IMAGINE three people - a German, a Frenchman, and an American - who each want to make 10-minute transatlantic calls.
The American would pay the least. He could call a friend in Paris using AT&T and pay a maximum $11.25. That top rate is not much different than the other way around. France Telecom would charge 69.30 francs ($11.86 at the current exchange rate) for a call to the US. In Germany, the price would be 19.78 deutsche marks (about $11.52).
But the off-peak rates differ widely. From the US to France, it costs only $7. In France, it's about $8.95. Germany has no discount rate.
Another US advantage is having the choice of carriers. Consumers can call overseas with companies other than AT&T. Sprint, for example, has the same direct-dial rates to France as AT&T, but it also offers a discount service for frequent callers. For a $3 fee every month, consumers can call anywhere in the world at the off-peak price of 61 cents a minute. Thus, frequent international callers could bring the cost of a 10-minute European call to under $7.

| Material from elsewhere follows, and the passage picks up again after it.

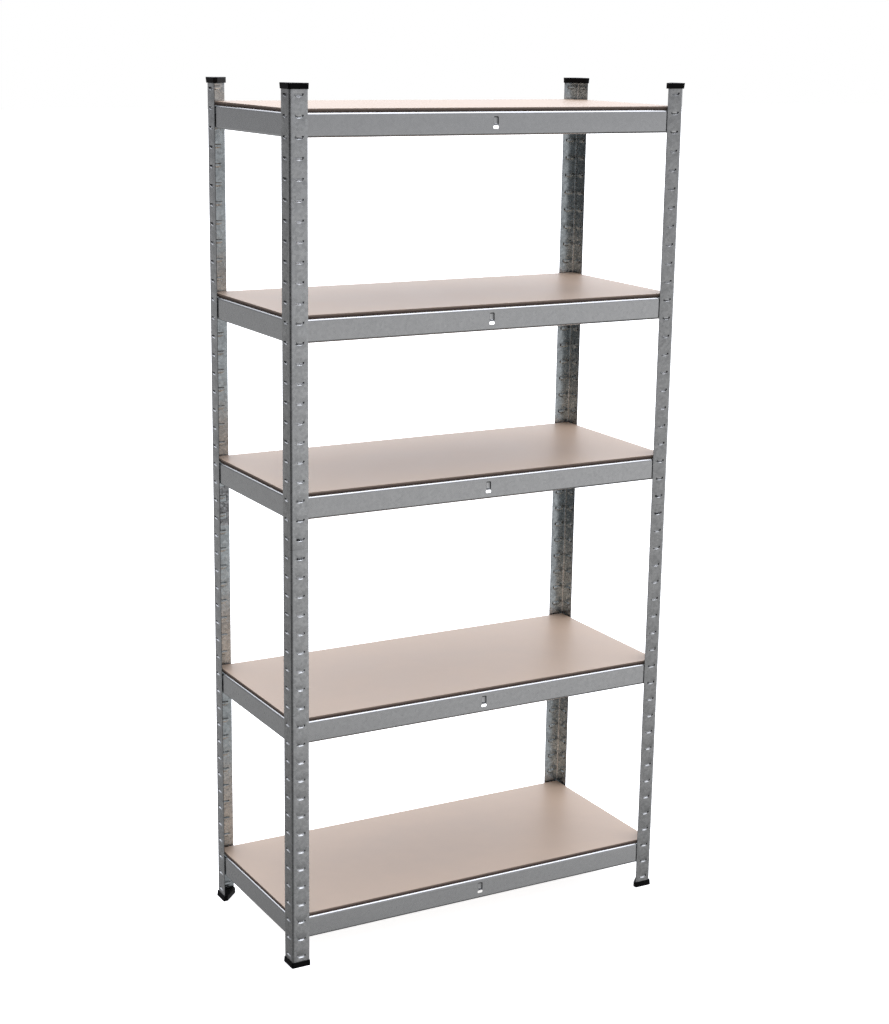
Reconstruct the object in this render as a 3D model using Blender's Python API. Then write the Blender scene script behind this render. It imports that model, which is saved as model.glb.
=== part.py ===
"""Boltless steel shelving: five loose boards on hooked beams between four two-piece angle posts.

Frame: metres, +Z up, long side along X, front towards -Y. The origin is on the floor, at the
centre of the footprint. Every post, beam, joiner and cap is drawn once, in its own simple frame,
and each copy is a separate object turned and moved into its corner or side.
"""
import math

import bmesh
import bpy
from mathutils import Matrix, Vector

# Overall size, over the outer faces of the posts.
RACK_LENGTH = 0.900
RACK_DEPTH = 0.400
RACK_HEIGHT = 1.800

# Clearance kept between neighbouring pieces.
FIT_GAP = 0.0003

# Posts: equal angle sections in two halves, with one column of slots in each flange.
SLOT_PITCH = 0.039
SLOTS_PER_HALF = 23
POST_FLANGE = 0.0380
POST_GAUGE = 0.0009
POST_BEND_RADIUS = 0.0045
HALF_HEIGHT = SLOT_PITCH * SLOTS_PER_HALF

# Slots: a pocket pressed inwards, with a sloping floor, closed sides and an open top.
SLOT_OFFSET = 0.0197
SLOT_TOP_WIDTH = 0.0200
SLOT_ROOT_WIDTH = 0.0180
SLOT_HEIGHT = 0.0078
SLOT_MIDDLE = 0.0040
POCKET_DEPTH = 0.0030
POCKET_ROOT_WIDTH = 0.0140
POCKET_TOP_WIDTH = 0.0154
POCKET_STEP = 0.0035
POCKET_RISE = 0.0070

# Beams: a folded strip with a rounded top ledge and a rounded lower lip.
BEAM_HEIGHT = 0.047
BEAM_GAUGE = 0.0007
BEAM_BEND_RADIUS = 0.0050
BEAM_LEDGE = 0.014
BEAM_LIP = 0.008
BEAM_END_INSET = 0.0026
BEAM_PLATE_LENGTH = 0.031
BEAM_PLATE_TRIM = 0.0008
BEAM_ABOVE_SLOT = -0.0010
BEAM_SETBACK = 0.0019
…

Theoretically, a Frenchman or German could call overseas using an American company's lines and credit card, but the rates are even higher than their own national phone companies.
These international comparisons actually understate the US advantage.
Using a market-basket measure that includes costs of local service, the Gartner Group estimates that telecommunications in France is about twice as expensive as in the US. In Germany it's about two and a half times as expensive.
But Spain takes the top spot in Europe at four times the US cost.